Consequences for developer experience
Here is a sketch of how some applications and workflows would work with these kinds of tiered architecture:
- User accounts (including new per-account state associated with native AA) would live in permanent storage. User accounts would thus be cheaply and easily accessible at all times.
- Smart contract code would all live in permanent storage.
- NFTs, ERC20 token balances, etc would live in UTXOs or temporary storage.
- State associated with short-term events (eg. auctions, fraud-proof games, oracle games, governance actions) would live in temporary storage.
- Core defi contracts would live in permanent storage to maximize composability.
- Individual units of defi activity (eg. CDPs) would in many cases live in UTXOs or temporary storage.
At the beginning, developers could continue to put everything into existing permanent storage. Probably, NFTs and ERC20 token balances would be the easiest to move into UTXOs or temporary storage. From there, the ecosystem would optimize for more efficient storage use over time.
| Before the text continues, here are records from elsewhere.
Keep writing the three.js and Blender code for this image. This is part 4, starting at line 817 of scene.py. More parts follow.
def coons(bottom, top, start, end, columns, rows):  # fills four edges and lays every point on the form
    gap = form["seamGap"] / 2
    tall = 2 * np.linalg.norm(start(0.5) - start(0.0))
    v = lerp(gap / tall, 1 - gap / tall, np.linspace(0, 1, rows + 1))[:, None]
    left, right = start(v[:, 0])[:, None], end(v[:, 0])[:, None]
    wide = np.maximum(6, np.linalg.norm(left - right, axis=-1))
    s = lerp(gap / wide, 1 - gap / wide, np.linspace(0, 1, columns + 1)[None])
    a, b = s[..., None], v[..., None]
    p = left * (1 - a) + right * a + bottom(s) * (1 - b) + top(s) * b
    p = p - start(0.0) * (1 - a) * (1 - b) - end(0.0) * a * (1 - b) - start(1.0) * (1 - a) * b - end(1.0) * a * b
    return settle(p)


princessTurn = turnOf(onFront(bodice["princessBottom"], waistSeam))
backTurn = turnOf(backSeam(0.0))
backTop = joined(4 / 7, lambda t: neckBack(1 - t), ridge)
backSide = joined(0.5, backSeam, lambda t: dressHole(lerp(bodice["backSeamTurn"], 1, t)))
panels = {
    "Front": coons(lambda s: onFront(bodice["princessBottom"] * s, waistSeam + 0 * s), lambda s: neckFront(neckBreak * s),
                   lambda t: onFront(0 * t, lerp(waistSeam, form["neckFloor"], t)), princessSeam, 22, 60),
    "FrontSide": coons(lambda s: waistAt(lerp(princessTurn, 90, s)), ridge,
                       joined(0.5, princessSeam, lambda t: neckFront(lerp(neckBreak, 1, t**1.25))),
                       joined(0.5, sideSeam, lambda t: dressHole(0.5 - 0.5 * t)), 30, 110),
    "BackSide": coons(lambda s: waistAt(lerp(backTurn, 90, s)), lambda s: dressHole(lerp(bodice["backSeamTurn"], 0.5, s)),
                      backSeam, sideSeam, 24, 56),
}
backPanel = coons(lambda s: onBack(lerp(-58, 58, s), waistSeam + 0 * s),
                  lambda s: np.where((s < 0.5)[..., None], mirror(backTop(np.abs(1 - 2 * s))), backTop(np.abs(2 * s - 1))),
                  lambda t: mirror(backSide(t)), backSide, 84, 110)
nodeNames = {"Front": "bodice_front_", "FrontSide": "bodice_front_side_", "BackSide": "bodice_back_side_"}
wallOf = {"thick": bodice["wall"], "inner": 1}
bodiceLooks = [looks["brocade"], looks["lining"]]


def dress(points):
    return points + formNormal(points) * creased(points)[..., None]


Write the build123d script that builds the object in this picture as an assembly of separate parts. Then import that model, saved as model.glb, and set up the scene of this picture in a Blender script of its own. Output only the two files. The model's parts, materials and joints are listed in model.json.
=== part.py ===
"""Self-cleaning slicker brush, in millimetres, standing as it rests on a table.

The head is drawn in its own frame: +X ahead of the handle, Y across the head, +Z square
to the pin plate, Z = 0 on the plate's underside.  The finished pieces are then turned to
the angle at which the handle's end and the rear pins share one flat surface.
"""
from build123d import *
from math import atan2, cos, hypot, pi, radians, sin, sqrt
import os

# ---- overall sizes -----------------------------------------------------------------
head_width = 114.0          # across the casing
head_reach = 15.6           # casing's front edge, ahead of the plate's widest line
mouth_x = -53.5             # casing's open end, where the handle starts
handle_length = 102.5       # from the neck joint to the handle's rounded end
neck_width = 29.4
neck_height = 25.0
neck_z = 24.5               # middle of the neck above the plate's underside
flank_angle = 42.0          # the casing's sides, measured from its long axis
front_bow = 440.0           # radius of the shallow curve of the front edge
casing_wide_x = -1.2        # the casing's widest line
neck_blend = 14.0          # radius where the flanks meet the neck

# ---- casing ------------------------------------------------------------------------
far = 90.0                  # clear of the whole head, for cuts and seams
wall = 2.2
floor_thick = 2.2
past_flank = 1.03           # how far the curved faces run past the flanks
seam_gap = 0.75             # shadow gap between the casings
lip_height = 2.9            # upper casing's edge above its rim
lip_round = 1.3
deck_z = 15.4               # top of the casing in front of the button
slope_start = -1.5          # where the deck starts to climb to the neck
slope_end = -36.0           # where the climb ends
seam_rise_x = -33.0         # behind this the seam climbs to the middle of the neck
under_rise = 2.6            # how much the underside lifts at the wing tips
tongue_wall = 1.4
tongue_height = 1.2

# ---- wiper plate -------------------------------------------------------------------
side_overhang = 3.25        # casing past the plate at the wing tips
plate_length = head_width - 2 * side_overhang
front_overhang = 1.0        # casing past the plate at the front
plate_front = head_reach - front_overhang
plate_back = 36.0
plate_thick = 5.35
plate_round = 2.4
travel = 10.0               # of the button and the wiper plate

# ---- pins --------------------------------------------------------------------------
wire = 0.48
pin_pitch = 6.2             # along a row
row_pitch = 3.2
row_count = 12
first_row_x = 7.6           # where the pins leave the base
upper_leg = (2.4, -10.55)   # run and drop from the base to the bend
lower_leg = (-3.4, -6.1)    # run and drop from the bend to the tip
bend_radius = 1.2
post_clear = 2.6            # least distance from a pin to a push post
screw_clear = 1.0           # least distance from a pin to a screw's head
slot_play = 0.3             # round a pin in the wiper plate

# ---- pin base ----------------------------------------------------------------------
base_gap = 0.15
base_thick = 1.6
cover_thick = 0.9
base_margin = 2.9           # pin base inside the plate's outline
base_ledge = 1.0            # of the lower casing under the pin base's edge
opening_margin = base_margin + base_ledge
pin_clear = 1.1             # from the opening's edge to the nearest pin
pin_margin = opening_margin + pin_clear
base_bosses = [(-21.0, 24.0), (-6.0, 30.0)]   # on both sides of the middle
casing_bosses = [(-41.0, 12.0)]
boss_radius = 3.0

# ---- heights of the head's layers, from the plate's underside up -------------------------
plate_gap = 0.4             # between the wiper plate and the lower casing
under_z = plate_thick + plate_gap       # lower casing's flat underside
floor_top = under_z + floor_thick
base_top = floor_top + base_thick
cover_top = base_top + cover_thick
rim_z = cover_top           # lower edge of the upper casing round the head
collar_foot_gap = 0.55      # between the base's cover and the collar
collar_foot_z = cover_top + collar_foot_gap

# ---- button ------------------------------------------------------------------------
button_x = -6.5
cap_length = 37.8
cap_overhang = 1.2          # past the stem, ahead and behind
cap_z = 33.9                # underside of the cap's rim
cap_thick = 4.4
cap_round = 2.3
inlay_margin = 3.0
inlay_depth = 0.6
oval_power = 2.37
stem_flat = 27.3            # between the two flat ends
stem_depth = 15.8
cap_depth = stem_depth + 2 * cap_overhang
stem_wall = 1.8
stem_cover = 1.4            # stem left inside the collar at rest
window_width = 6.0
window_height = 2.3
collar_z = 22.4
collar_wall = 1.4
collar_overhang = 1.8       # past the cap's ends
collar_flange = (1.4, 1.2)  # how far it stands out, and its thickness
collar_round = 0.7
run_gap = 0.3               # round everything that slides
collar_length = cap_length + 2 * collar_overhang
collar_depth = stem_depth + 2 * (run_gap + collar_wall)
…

The underlying hypothesis here is that “mixed permanent storage and UTXOs” would be much easier to develop for than “only UTXOs”. One major reason why Ethereum has been so successful as a developer platform is that accounts and storage slots are simply much more developer-friendly than UTXOs. If we can deliver developer-friendly abstractions that allow eg. 95% of use of state to move to UTXOs without significant pain, and keep the last 5% as permanent storage (and give developers confused by even that the ability to just keep using permanent storage for everything at the expense of higher cost), then we can get most of the scaling benefit of UTXOs and most of the developer-friendliness benefits of Ethereum-style accounts and storage slots at the same time.